For the CBC, conflict is a winning business. The public broadcaster's biggest cash cow, Hockey Night in Canada, is based on conflict: war on the ice, fury during the first intermission, the epic two-month struggle of the Stanley Cup playoffs.
But when the battle moves from the rink to the boardroom, the People's Network becomes the biggest loser. Rich, private media companies are paying big prices for sports television rights, and Ceeb officials are getting annoyed. Five years ago, the CBC held rights to the Olympic Games, the Grey Cup, Toronto Blue Jays baseball, Toronto Raptors basketball and soccer's MLS Cup. Now it has none of those. But the biggest hit may be yet to come, when the Hockey Night deal expires in 2014. Many expect the CBC will lose its signature program to one of the twin giants of Canadian sports television, Bell Media or Rogers Media—the same companies that just snatched control of Maple Leaf Sports & Entertainment Ltd., owner of the Raptors and the Toronto Maple Leafs, in a $1.3-billion deal.
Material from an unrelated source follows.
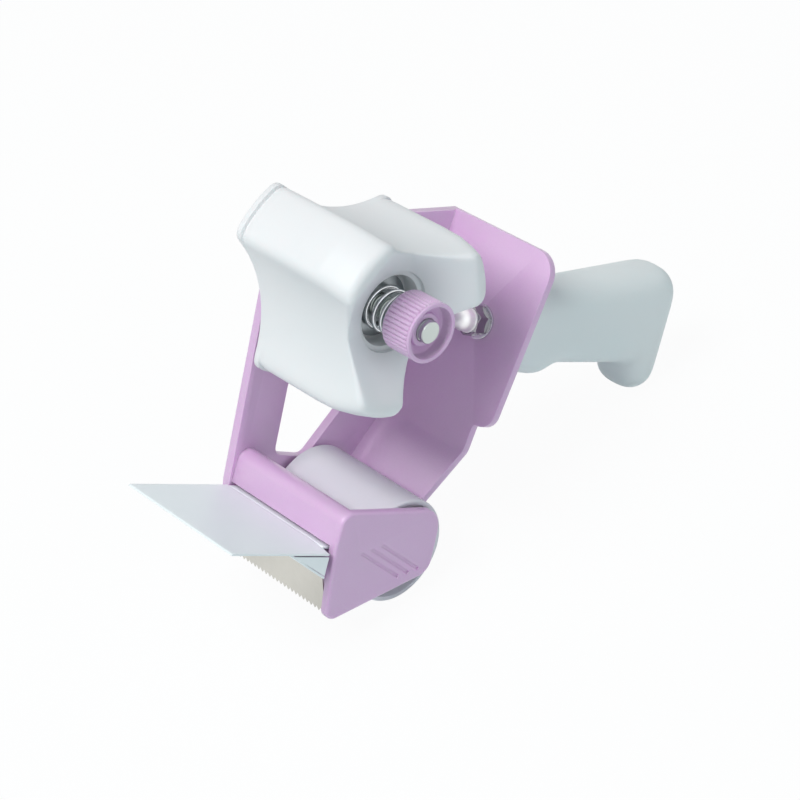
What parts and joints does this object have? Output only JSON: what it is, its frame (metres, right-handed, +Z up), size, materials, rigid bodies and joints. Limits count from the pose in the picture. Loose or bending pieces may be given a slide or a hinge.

"Have we reached the point of irration-al exuberance?" asked Jeffrey Orridge, the CBC's executive director of sports properties, not long after the network was outbid by Bell on rights to the 2018 and 2022 World Cups. His words were deliberately chosen. "Irrational exuberance" was the phrase coined by Alan Greenspan in 1996 to raise alarm about overvalued stock markets. Orridge, too, likes to suggest "bubble" when he describes the prices being paid to broadcast top events. "You can make a case why sports rights command such a premium. But at what point is that beachfront real estate overpriced?" he told The Globe and Mail. The not-so-subtle implication: Bell and Rogers are just like the suckers who bought condos in Miami.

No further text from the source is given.